Doctrine and Covenants 130:2

This vision aligns much more closely with actual transhumanist goals, while simultaneously moving away from the notion of individual superhumans with limitless power. And while there is no single, unifying, monolithic approach (indeed, there are many varieties) to maximizing human progress within either Mormonism or Transhumanism, we believe that the very best, most compelling approaches to achieving a posthuman condition from both traditions not only productively complement each other but actively subvert misunderstandings that underscore negative stereotypes of both.

Abundant human flourishing that is in harmony with our environment can be achieved through the compassionate use of science and technology.
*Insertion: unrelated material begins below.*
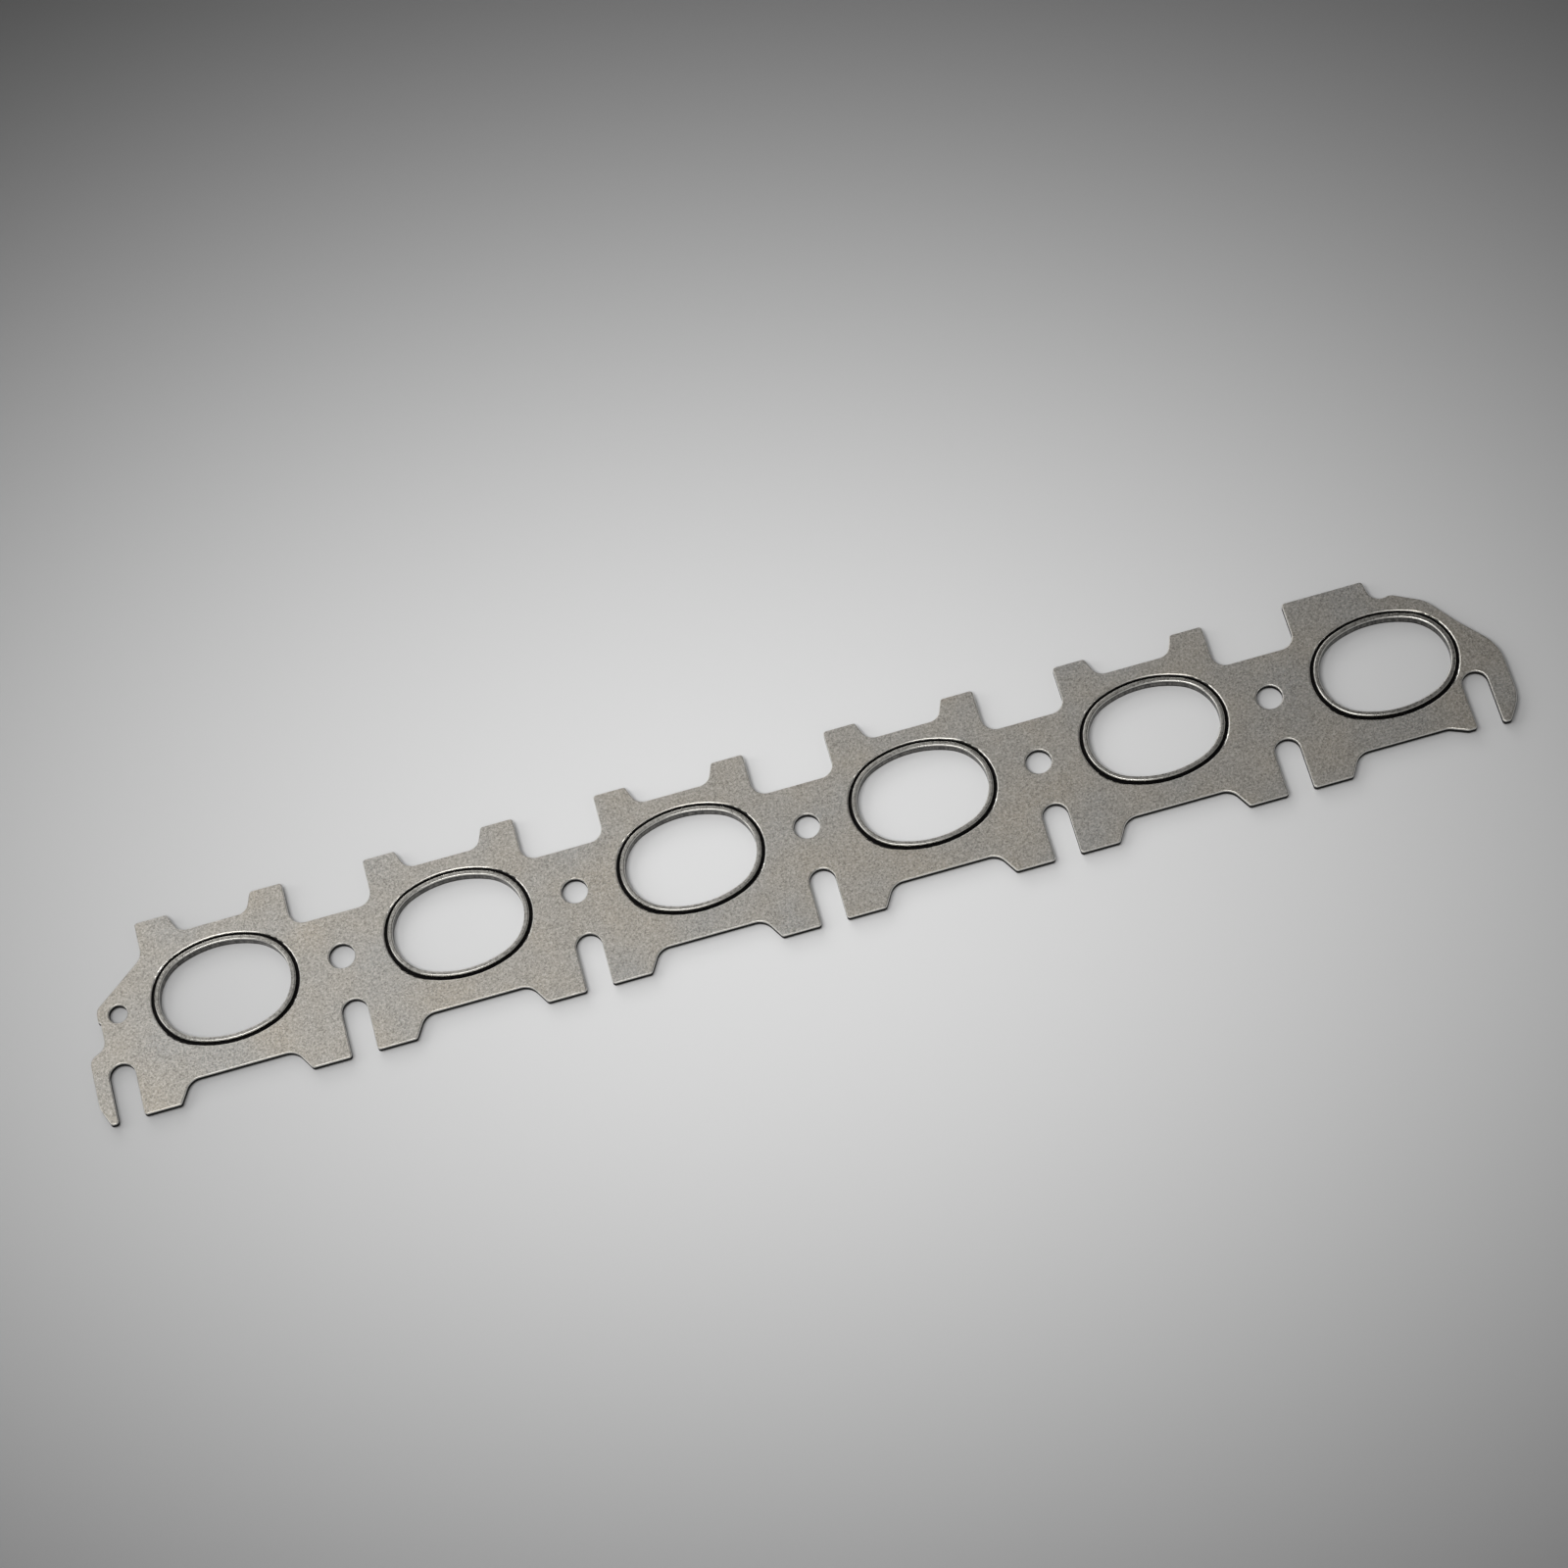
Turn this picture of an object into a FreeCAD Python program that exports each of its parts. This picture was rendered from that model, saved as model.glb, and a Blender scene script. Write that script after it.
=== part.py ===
# Exhaust manifold gasket for an inline six: one pressed steel plate and six port rings.
# Millimetres. +Z is up, +X runs along the row of ports, +Y points to the edge with the paired tabs.
# The gasket lies flat. The origin is under the middle of its outline, on the surface it lies on.
import FreeCAD
import Part
import math
import os

from FreeCAD import Vector

# Port row
port_count = 6
port_pitch = 91.0

# Plate stock and how far the rings stand proud of each face
plate_thickness = 3.2
ring_proud = 0.7
edge_round = 0.5

# Port opening in the full thickness of the plate: a four-arc oval, whose end arcs are
# tucked in from a true half circle
opening_half_length = 28.4
opening_half_height = 22.2
opening_end_tuck = 1.6
opening_edge_round = 0.7

# Coined lip that carries the ring, seen as the dark groove around it
groove_width = 1.2
lip_thickness = 0.9
lip_reach = 1.1

# Port ring
ring_width = 1.9
ring_crown_round = 0.6
seat_clearance = 0.05

# Holes
stud_hole_diameter = 10.0
locating_hole_diameter = 7.2
locating_hole_from_port = 41.5
locating_hole_above_row = 1.7

# Slots open to the lower edge
slot_width = 10.0
slot_top_below_row = 18.5
slot_mouth_round = 1.2
left_slot_from_port = 44.6
right_slot_from_opening = 1.7
right_slot_top_below_row = 12.4

# Tabs and recesses along the upper edge
tab_top_above_row = 36.5
tab_outer_from_port = 29.6
tab_inner_from_port = 17.0
tab_side_lean = 20.0
tab_corner_round = 1.3
tab_root_round = 5.5
upper_recess_above_row = 28.4
upper_recess_round = 5.0
valley_above_row = 17.9
end_tab_outer_from_port = 28.5
end_tab_inner_from_port = 15.6
wide_tab_inner_from_port = 2.4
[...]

Mormon Transhumanism is not about engineering all-knowing, all-powerful superhuman gods; it is about embracing knowledge from all spheres (including divinely revealed truth) and all forms of human progress (from restored divine authority to various kinds of modern technology)—integrating Mormon ideals of theosis with Transhumanist ideals of the posthuman—in order to transform ourselves, our communities, our ecosystems, and our total condition into something more humane, more just, more enduring, more good, and more powerful in the sense of eternally sustaining human life and human flourishing.

Questions for Discussion

  • What is “theosis” and how might Mormon approaches to theosis differ from more common monotheistic conceptions?
  • What do negative stereotypes of Mormonism and Transhumanism have in common with each other?
  • What are the potential risks and benefits of linking Mormon ideas of theosis with Transhumanist ideas around the posthuman condition?
  • How productive can the conversation between Mormonism and Transhumanism be?
  • What features of the Mormon vision of full human potential are most compatible with Transhumanism?
  • How might technological and scientific progress fit into a Mormon view of progress toward godhood?
  • What kinds of specific changes would human beings and human communities have to undergo in order to become more god-like?